The thread pool object can then collect the results from all threads from
this queue as soon as they become available or after all threads have
finished their work. It's then possible to define callbacks to handle
each result as it comes in.
Note
This module is regarded as an extended example, not as a finished product.
Feel free to adapt it too your needs.
Basic usage
>>> pool = ThreadPool(poolsize)
>>> requests = makeRequests(some_callable, list_of_args, callback)
>>> [pool.putRequest(req) for req in requests]
>>> pool.wait()
See the end of the module source code for a longer, annotated usage example.
Documentation
You can view the API documentation, generated by epydoc, here:
API documentation
The documentation is also packaged in the distribution.
Download
You can download the latest version of this module here:
Download directory
or see the colorized source code:
threadpool.py
You can also install it from the Python Package Index PyPI via pip:
[sudo] pip install threadpool
Or you can check out the latest development version from the Git
repository:
git clone https://github.com/SpotlightKid/threadpool.git
Discussion
The basic concept and some code was taken from the book "Python in a Nutshell"
by Alex Martelli, copyright O'Reilly 2003, ISBN 0-596-00188-6, from section
14.5 "Threaded Program Architecture". I wrapped the main program logic in the
ThreadPool class, added the WorkRequest class and the callback system
and tweaked the code here and there.
There are some other recipes in the Python Cookbook, that serve a similar
purpose. This one distinguishes itself by the following characteristics:
- Object-oriented, reusable design
- Provides callback mechanism to process results as they are returned from the
worker threads.
- WorkRequest objects wrap the tasks assigned to the worker threads and
allow for easy passing of arbitrary data to the callbacks.
- The use of the Queue class solves most locking issues.
- All worker threads are daemonic, so they exit when the main programm exits,
no need for joining.
- Threads start running as soon as you create them. No need to start or stop
them. You can increase or decrease the pool size at any time, superfluous
threads will just exit when they finish their current task.

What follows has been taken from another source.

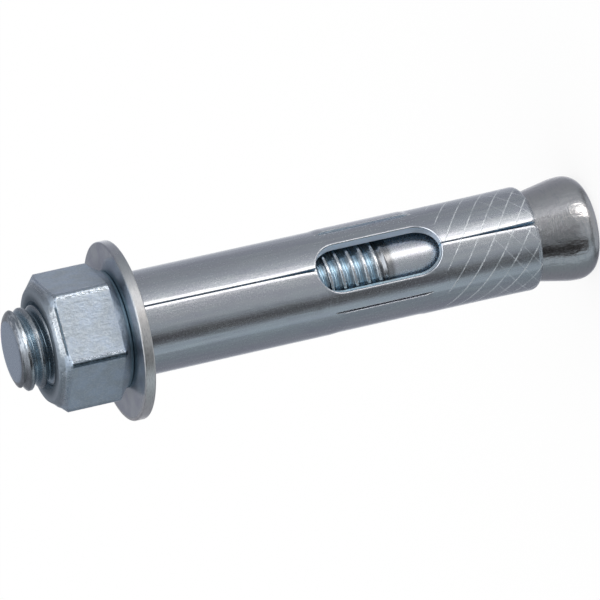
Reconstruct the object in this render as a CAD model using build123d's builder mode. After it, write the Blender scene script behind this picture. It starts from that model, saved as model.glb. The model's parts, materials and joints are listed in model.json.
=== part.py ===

- You don't need to keep a reference to a thread after you have assigned the
last task to it. You just tell it: "don't come back looking for work, when
you're done!"
- Threads don't eat up cycles while waiting to be assigned a task, they just
block when the task queue is empty (though they wake up every few seconds to
check whether they are dismissd).
Notes
Due to the parallel nature of threads, you have to keep some things in mind:
- Do not use simultaneous threads for tasks were they compete for a single,
scarce resource (e.g. a harddisk or stdout). This will probably be slower
than taking a serialized approach.
- If you call ThreadPool.wait() the main thread will block until _all_
results have arrived. If you only want to check for results that are available
immediately, use ThreadPool.poll().
- The results of the work requests are not stored anywhere. You should provide
an appropriate callback if you want to do so.
References
There are several other recipes similar to this module in the Python Cookbook,
for example:
News
- 2015-11-29 (1.3.2)
- Added missing release.py to source distribution
- 2015-10-14 (1.3.1)
- Minor distribution procedure changes
- 2015-10-14 (1.3.0)
- Migrated repository from SVN to Git.
- Incorporated changes (with minor adjustments) from Lutz Prechelt from
https://github.com/prechelt/threadpool to make Threadpool Python 3
compatible. Thanks, Lutz!
- Fixed some build errors.
- 2009-10-07 (1.2.7)
- I made a stupid error and made threadpool.py import from release.py but
this module is not installed by setup.py. Removed import again.
- 2009-10-06 (1.2.6)
- Due to some mix up up the I got the bugfix for the 'timeout' parameter
to ThreadPool.putRequest exactly the wrong way round (or I "fixed" it
twice). It now defaults to None as its should, so putRequest blocks by
default, if the requests queue is full. Thanks for Guillaume Taglang for
reporting the issue.
- Rename NEWS.txt to CHANGELOG.txt (this file).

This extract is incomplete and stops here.